In England, where the parliamentary system was developed early, the biggest friction between the king and the aristocrats was taxes. In June 1215, King John signed the Magna Carta, or the Great Charter, which is called the “Bible of the British Constitution.” It states that taxes such as military service payment and special subsidy tax cannot be collected without the approval of the general meeting of the aristocrats. It is the cornerstone of taxation according to national law.
Successive kings did not properly follow this, and after Elizabeth I, the symbol of absolute monarchy, died unmarried in 1603, a distant relative, King James, ascended to the throne. The aristocrats ignored him for his lack of legitimacy. King James countered by arresting and imprisoning nobles for various reasons. The aristocrats strongly resisted and enacted the parliamentary immunity act. The law does not allow the king to arbitrarily arrest or detain a member of parliament. This was the beginning of immunity privilege.
In Korea, immunity privilege has continued from the Constituent Assembly in 1948. Article 44 of the Constitution stipulates that “a member of the National Assembly shall not be arrested or detained without the consent of the National Assembly during the session (from the opening day to closing day),  except in cases of flagrant delicto.” The law was often abused as a “criminal privilege.”
Lee Jae-myung, former presidential candidate of the Democratic Party, is creating controversy over “bulletproof candidacy.” Unlike previous candidates who took time to self-reflect after losing the presidential election, he announced a bid for a by-election in a district he does not have ties with. It happened four days after the police raided Seongnam City Hall in relation to donations to Seongnam FC. Suspicions related to Lee include preferential treatment for the Daejang-dong development project and private use of his official credit cards.

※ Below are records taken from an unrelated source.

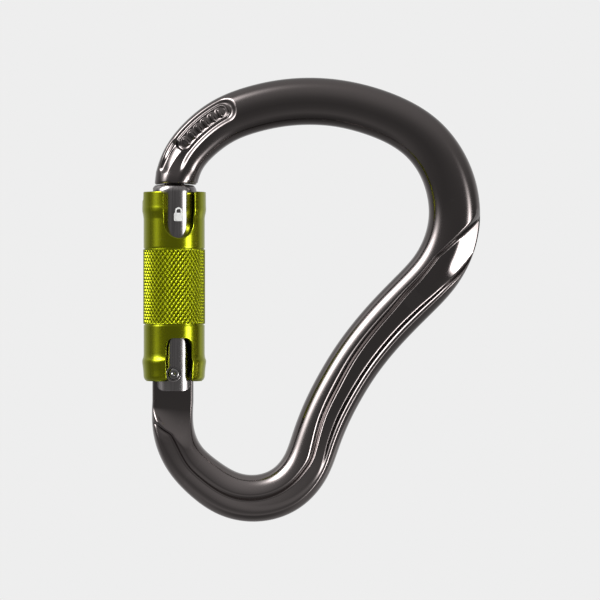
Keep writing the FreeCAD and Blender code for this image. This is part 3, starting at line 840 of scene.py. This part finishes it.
def soft_shape(total, centre, sigma_side, sigma_up, power, rear, side=None):
    """Adds a soft-edged light at a direction; its twin behind the part is weaker."""
    c = np.array(centre, float)
    c /= np.linalg.norm(c)
    side = np.cross(c, (0, 0, 1.0)) if side is None else np.array(side, float)
    side /= np.linalg.norm(side)
    up = np.cross(side, c)
    front = world_math("MULTIPLY", world_math("ABSOLUTE", sep.outputs["Y"]), world_value(-1.0))
    comb = wt.nodes.new("ShaderNodeCombineXYZ")
    wt.links.new(sep.outputs["X"], comb.inputs[0])
    wt.links.new(front, comb.inputs[1])
    wt.links.new(sep.outputs["Z"], comb.inputs[2])
    acc = None
    for axis, sig in ((side, sigma_side), (up, sigma_up)):
        d = wt.nodes.new("ShaderNodeVectorMath")
        d.operation = "DOT_PRODUCT"
        wt.links.new(comb.outputs[0], d.inputs[0])
        d.inputs[1].default_value = tuple(axis / sig)
        sq = world_math("MULTIPLY", d.outputs["Value"], d.outputs["Value"])
        acc = sq if acc is None else world_math("ADD", acc, sq)
    g = world_math("EXPONENT", world_math("MULTIPLY", acc, world_value(-1.0)))
    d = wt.nodes.new("ShaderNodeVectorMath")
    d.operation = "DOT_PRODUCT"
    wt.links.new(comb.outputs[0], d.inputs[0])
    d.inputs[1].default_value = tuple(c)
    ahead = world_math("GREATER_THAN", d.outputs["Value"], world_value(0.0))
    g = world_math("MULTIPLY", g, ahead)
    level = world_range(sep.outputs["Y"], -0.02, 0.02, power, power * rear)
    return world_math("ADD", total, world_math("MULTIPLY", g, level))


total = soft_shape(total, (-0.695, -0.375, 0.612), 0.32, 0.19, 18.0, 0.03,
                   side=(-0.656, 0.0, -0.755))
total = soft_shape(total, (0.82, -0.52, -0.24), 0.13, 0.28, 17.0, 0.03)
wt.links.new(total, glow.inputs["Color"])
lp = wt.nodes.new("ShaderNodeLightPath")
mx = wt.nodes.new("ShaderNodeMixShader")
wt.links.new(lp.outputs["Is Camera Ray"], mx.inputs[0])
wt.links.new(glow.outputs[0], mx.inputs[1])
wt.links.new(see.outputs[0], mx.inputs[2])
wt.links.new(mx.outputs[0], w_out.inputs[0])

CENTRE = np.array([-0.0018, 0.0, -0.046])


def softbox(name, direction, distance, sx, sy, watts, roll=0.0, target=CENTRE):
    d = np.array(direction, float)
    d /= np.linalg.norm(d)
    lamp = bpy.data.lights.new(name, "AREA")
    lamp.shape = "RECTANGLE"
    lamp.size, lamp.size_y = sx, sy
    lamp.energy = watts
    ob = bpy.data.objects.new(name, lamp)
    from mathutils import Vector, Matrix
    ob.location = Vector(tuple(target + d * distance))
    q = Vector(tuple(d)).to_track_quat("Z", "Y")
    ob.rotation_euler = (q.to_matrix() @ Matrix.Rotation(roll, 3, "Z")).to_euler()
    scene.collection.objects.link(ob)
    return ob


def toward(angle, tilt):
    """Direction from the object: in-plane angle from +X towards +Z, and tilt away
    from the front."""
    a, t = math.radians(angle), math.radians(tilt)
    return (math.cos(a) * math.sin(t), -math.cos(t), math.sin(a) * math.sin(t))


for lamp in (softbox("key_left", toward(140, 68), 0.9, 0.28, 0.42, 2.6),
             softbox("strip_right", toward(-5, 60), 0.9, 0.16, 0.60, 1.8)):
    lamp.visible_glossy = False

cam_data = bpy.data.cameras.new("camera")
cam_data.sensor_width = 36.0
cam_data.lens = 36.0 / 0.1578
cam = bpy.data.objects.new("camera", cam_data)
cam.location = (-0.001841, -1.0, -0.04605)
cam.rotation_euler = (math.radians(90), 0, 0)
cam_data.clip_end = 20.0
scene.collection.objects.link(cam)
scene.camera = cam
scene.view_settings.view_transform = "Standard"
scene.view_settings.look = "None"
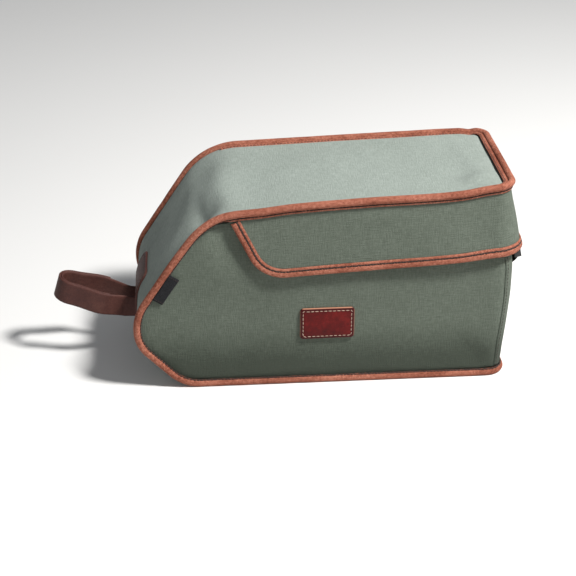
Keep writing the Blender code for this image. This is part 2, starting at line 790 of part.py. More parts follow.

The People Power Party pressures him to “declare the renunciation of immunity” while the Democratic Party calls it “killing Lee Jae-myung.” Lee is not the only one who should renounce immunity. There are many others who are embroiled in corruption allegations and hide behind immunity. Seeing them jumping at demands to be investigated over allegations like other citizens, I wonder if they have any reasons why investigations should not proceed.